● DATA PROVIDED:
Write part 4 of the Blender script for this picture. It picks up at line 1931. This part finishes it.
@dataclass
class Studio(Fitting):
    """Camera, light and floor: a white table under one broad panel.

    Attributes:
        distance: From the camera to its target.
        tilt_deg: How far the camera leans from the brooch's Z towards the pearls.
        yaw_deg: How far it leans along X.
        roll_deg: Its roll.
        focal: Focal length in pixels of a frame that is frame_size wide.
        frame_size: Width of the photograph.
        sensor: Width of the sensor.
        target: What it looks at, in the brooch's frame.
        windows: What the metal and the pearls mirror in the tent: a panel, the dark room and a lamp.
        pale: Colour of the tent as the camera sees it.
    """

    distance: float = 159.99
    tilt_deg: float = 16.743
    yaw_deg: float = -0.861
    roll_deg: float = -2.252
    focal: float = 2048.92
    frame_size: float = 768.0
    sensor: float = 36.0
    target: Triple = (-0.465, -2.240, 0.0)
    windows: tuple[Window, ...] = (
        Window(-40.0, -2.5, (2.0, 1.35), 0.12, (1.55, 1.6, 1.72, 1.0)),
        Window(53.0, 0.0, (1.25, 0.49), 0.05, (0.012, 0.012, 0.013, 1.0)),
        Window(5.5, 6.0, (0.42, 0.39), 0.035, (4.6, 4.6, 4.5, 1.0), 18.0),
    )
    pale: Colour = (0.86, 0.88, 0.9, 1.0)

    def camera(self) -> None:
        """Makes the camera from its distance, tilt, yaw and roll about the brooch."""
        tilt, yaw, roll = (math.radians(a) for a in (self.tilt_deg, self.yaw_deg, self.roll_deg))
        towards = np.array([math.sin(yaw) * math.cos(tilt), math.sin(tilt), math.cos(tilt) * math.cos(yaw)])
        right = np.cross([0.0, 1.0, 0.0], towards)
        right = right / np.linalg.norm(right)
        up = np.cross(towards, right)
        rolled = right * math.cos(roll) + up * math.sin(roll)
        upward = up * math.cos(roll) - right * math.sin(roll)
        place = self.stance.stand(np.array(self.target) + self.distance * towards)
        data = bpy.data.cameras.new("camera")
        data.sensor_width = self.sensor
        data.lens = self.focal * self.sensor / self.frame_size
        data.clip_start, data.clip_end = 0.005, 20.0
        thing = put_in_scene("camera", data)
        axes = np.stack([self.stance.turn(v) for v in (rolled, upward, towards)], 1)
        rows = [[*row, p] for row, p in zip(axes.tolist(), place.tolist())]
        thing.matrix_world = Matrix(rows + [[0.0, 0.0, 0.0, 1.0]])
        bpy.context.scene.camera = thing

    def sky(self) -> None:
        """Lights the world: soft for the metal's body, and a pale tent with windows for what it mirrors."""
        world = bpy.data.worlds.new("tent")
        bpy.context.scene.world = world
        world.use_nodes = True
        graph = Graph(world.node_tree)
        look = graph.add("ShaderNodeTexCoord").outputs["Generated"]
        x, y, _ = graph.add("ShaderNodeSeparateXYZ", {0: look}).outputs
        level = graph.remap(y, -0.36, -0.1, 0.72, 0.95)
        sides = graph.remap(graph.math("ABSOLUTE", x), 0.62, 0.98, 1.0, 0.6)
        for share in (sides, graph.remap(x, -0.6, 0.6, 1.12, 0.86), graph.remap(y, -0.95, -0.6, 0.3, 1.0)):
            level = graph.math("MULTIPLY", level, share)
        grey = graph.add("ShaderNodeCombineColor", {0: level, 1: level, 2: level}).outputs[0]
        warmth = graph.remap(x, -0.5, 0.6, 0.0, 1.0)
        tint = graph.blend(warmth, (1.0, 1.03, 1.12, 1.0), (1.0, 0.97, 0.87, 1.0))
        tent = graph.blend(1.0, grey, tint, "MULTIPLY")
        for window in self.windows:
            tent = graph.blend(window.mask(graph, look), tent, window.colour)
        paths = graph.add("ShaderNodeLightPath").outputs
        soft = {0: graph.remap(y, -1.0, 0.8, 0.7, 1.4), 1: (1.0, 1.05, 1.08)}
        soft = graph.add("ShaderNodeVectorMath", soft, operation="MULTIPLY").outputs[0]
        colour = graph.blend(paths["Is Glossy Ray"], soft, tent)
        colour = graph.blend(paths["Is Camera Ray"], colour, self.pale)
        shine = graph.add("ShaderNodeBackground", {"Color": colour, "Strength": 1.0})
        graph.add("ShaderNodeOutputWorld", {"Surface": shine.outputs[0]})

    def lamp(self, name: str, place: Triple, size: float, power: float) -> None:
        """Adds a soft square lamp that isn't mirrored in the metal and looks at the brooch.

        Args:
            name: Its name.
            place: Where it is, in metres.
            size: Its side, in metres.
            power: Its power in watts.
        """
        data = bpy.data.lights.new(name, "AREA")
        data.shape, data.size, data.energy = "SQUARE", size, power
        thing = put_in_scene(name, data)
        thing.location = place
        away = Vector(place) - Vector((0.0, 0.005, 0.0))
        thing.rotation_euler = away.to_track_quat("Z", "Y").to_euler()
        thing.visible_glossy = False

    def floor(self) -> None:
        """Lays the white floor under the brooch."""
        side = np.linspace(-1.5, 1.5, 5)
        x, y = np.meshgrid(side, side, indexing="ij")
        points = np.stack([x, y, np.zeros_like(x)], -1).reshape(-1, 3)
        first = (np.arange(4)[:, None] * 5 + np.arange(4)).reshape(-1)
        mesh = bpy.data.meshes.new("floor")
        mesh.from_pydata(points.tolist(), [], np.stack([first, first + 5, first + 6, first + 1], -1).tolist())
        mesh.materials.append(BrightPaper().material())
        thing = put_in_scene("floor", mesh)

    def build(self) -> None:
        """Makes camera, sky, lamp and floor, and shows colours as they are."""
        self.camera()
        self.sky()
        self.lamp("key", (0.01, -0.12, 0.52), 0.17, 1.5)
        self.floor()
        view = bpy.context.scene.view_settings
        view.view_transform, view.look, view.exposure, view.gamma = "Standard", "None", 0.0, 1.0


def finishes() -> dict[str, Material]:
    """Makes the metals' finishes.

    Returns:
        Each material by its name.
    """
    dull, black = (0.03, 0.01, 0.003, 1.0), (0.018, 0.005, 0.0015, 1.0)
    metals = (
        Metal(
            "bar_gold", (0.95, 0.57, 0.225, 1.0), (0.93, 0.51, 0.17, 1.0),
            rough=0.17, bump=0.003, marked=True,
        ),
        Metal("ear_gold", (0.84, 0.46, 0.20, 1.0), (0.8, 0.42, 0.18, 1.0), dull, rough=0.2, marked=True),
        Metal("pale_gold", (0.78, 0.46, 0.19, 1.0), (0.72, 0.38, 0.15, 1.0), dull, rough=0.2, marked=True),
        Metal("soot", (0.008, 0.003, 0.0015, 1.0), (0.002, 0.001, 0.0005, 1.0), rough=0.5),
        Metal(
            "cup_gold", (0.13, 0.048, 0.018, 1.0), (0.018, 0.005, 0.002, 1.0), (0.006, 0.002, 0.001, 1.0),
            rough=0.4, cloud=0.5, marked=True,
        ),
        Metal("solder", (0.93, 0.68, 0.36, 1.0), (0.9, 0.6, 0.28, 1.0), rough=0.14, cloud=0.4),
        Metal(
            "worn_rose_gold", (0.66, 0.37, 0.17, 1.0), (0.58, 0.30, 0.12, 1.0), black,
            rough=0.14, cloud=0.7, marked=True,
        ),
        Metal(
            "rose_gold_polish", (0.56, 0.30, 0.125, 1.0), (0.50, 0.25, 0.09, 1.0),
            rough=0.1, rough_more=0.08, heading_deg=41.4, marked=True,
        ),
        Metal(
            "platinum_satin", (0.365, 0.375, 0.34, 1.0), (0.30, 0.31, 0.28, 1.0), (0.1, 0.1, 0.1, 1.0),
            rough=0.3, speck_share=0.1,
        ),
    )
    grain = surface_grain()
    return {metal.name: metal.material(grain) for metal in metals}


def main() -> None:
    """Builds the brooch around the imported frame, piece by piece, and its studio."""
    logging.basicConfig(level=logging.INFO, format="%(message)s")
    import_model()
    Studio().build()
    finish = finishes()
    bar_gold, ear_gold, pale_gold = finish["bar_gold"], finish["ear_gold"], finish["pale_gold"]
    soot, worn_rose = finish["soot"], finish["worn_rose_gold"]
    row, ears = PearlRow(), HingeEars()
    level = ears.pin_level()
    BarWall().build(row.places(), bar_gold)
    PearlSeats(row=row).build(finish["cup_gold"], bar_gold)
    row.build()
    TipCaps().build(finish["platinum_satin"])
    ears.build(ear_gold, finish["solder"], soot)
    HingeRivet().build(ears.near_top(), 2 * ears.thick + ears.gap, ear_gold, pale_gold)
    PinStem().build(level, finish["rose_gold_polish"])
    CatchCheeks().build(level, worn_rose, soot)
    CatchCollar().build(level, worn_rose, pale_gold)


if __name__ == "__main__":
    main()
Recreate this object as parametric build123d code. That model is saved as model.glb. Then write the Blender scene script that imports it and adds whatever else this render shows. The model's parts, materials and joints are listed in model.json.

● WHAT YOU WILL DO: Please print the material above exactly as it appears, from its first line through the line containing "one broad panel.", inclusive, and stop there.

● CORRECT ANSWER:
Write part 4 of the Blender script for this picture. It picks up at line 1931. This part finishes it.
@dataclass
class Studio(Fitting):
    """Camera, light and floor: a white table under one broad panel.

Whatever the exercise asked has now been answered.